Exactly reproduce each line of the listing that follows.

== DATASET EXTRACT

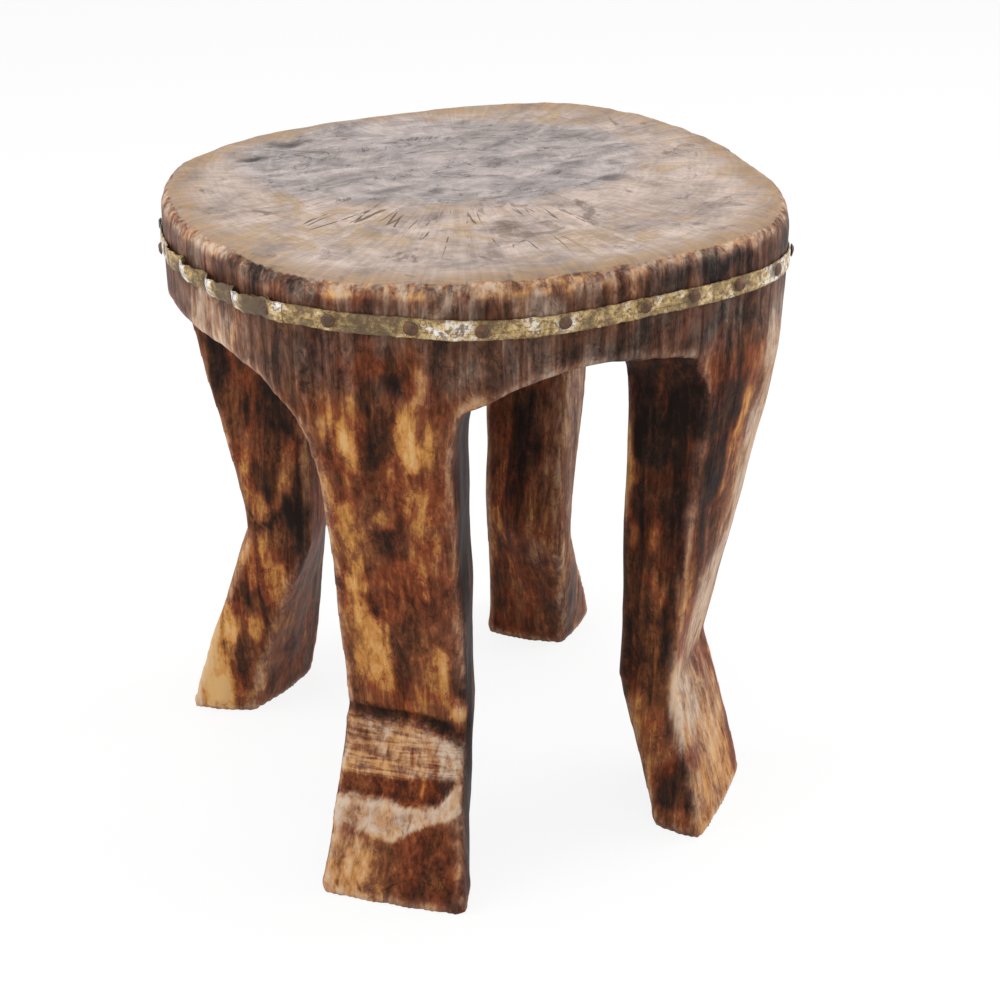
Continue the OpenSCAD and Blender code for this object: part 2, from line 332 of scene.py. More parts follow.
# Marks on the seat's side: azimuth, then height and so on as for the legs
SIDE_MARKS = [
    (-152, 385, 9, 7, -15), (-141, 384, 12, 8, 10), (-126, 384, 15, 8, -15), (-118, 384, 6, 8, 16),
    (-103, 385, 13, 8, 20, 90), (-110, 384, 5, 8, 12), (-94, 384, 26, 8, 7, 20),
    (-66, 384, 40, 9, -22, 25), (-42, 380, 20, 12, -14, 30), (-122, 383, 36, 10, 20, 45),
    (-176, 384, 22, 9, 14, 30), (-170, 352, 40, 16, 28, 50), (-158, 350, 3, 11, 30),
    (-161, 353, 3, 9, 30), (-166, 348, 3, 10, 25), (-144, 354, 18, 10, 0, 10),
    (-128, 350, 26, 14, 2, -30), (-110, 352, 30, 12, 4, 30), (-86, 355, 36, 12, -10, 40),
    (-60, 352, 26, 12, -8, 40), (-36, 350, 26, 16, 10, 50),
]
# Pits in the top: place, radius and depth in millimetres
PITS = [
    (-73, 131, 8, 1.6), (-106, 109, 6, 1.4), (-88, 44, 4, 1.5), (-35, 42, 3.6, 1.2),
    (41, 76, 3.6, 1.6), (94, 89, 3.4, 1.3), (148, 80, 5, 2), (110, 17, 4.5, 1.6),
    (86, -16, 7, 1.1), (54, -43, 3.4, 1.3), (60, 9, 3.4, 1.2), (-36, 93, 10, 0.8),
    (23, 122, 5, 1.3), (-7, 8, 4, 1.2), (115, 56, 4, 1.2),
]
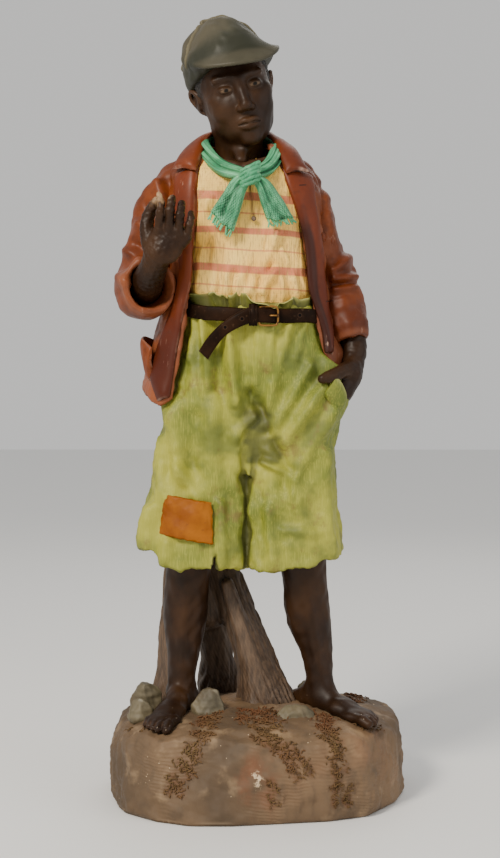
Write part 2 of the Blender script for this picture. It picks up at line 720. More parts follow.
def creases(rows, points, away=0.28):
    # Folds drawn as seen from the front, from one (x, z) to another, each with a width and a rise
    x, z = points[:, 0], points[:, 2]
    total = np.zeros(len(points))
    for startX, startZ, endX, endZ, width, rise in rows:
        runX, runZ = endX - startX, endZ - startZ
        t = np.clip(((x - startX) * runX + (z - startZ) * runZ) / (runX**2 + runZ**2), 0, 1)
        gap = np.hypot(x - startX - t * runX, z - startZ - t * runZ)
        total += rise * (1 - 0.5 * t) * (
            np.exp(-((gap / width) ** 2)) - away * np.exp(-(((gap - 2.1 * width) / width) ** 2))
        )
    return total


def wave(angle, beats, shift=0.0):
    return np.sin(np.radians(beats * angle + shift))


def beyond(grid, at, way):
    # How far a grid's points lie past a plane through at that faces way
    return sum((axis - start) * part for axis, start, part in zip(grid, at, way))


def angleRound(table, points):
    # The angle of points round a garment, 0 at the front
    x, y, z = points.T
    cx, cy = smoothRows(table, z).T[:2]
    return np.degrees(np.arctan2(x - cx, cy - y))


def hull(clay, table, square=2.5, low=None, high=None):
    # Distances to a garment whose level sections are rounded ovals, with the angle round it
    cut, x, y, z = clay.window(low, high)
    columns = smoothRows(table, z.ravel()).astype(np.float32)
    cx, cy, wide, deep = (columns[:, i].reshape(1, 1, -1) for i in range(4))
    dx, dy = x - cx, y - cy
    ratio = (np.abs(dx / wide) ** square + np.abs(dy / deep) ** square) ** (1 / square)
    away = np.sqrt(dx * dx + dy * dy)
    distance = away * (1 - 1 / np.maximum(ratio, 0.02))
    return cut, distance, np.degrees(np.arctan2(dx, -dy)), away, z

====

** EXERCISE ANSWER **
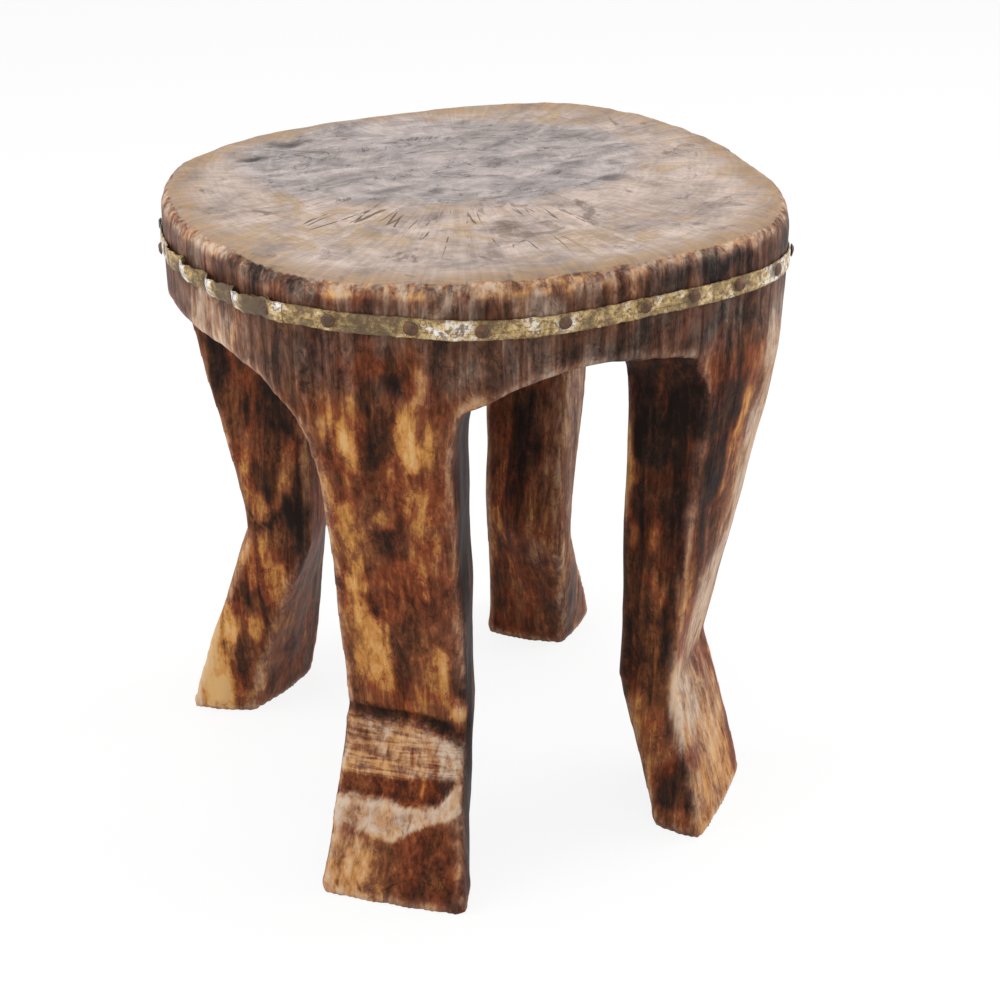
Continue the OpenSCAD and Blender code for this object: part 2, from line 332 of scene.py. More parts follow.
# Marks on the seat's side: azimuth, then height and so on as for the legs
SIDE_MARKS = [
    (-152, 385, 9, 7, -15), (-141, 384, 12, 8, 10), (-126, 384, 15, 8, -15), (-118, 384, 6, 8, 16),
    (-103, 385, 13, 8, 20, 90), (-110, 384, 5, 8, 12), (-94, 384, 26, 8, 7, 20),
    (-66, 384, 40, 9, -22, 25), (-42, 380, 20, 12, -14, 30), (-122, 383, 36, 10, 20, 45),
    (-176, 384, 22, 9, 14, 30), (-170, 352, 40, 16, 28, 50), (-158, 350, 3, 11, 30),
    (-161, 353, 3, 9, 30), (-166, 348, 3, 10, 25), (-144, 354, 18, 10, 0, 10),
    (-128, 350, 26, 14, 2, -30), (-110, 352, 30, 12, 4, 30), (-86, 355, 36, 12, -10, 40),
    (-60, 352, 26, 12, -8, 40), (-36, 350, 26, 16, 10, 50),
]
# Pits in the top: place, radius and depth in millimetres
PITS = [
    (-73, 131, 8, 1.6), (-106, 109, 6, 1.4), (-88, 44, 4, 1.5), (-35, 42, 3.6, 1.2),
    (41, 76, 3.6, 1.6), (94, 89, 3.4, 1.3), (148, 80, 5, 2), (110, 17, 4.5, 1.6),
    (86, -16, 7, 1.1), (54, -43, 3.4, 1.3), (60, 9, 3.4, 1.2), (-36, 93, 10, 0.8),
    (23, 122, 5, 1.3), (-7, 8, 4, 1.2), (115, 56, 4, 1.2),
]
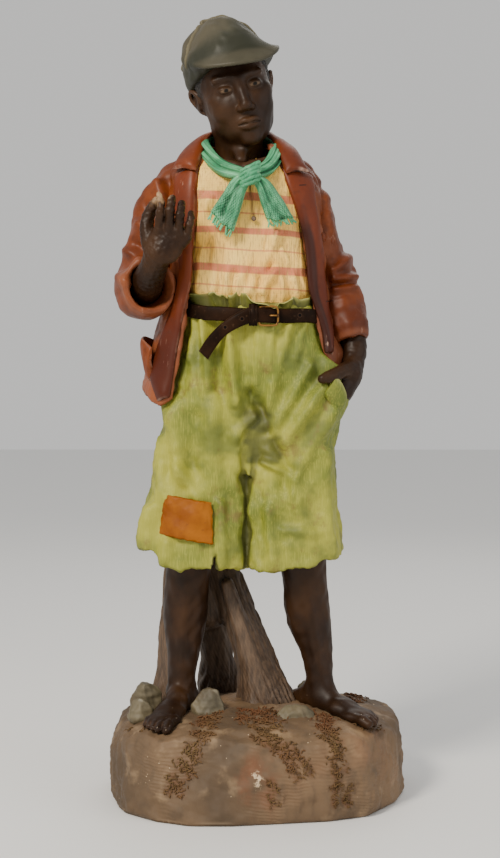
Write part 2 of the Blender script for this picture. It picks up at line 720. More parts follow.
def creases(rows, points, away=0.28):
    # Folds drawn as seen from the front, from one (x, z) to another, each with a width and a rise
    x, z = points[:, 0], points[:, 2]
    total = np.zeros(len(points))
    for startX, startZ, endX, endZ, width, rise in rows:
        runX, runZ = endX - startX, endZ - startZ
        t = np.clip(((x - startX) * runX + (z - startZ) * runZ) / (runX**2 + runZ**2), 0, 1)
        gap = np.hypot(x - startX - t * runX, z - startZ - t * runZ)
        total += rise * (1 - 0.5 * t) * (
            np.exp(-((gap / width) ** 2)) - away * np.exp(-(((gap - 2.1 * width) / width) ** 2))
        )
    return total


def wave(angle, beats, shift=0.0):
    return np.sin(np.radians(beats * angle + shift))


def beyond(grid, at, way):
    # How far a grid's points lie past a plane through at that faces way
    return sum((axis - start) * part for axis, start, part in zip(grid, at, way))


def angleRound(table, points):
    # The angle of points round a garment, 0 at the front
    x, y, z = points.T
    cx, cy = smoothRows(table, z).T[:2]
    return np.degrees(np.arctan2(x - cx, cy - y))


def hull(clay, table, square=2.5, low=None, high=None):
    # Distances to a garment whose level sections are rounded ovals, with the angle round it
    cut, x, y, z = clay.window(low, high)
    columns = smoothRows(table, z.ravel()).astype(np.float32)
    cx, cy, wide, deep = (columns[:, i].reshape(1, 1, -1) for i in range(4))
    dx, dy = x - cx, y - cy
    ratio = (np.abs(dx / wide) ** square + np.abs(dy / deep) ** square) ** (1 / square)
    away = np.sqrt(dx * dx + dy * dy)
    distance = away * (1 - 1 / np.maximum(ratio, 0.02))
    return cut, distance, np.degrees(np.arctan2(dx, -dy)), away, z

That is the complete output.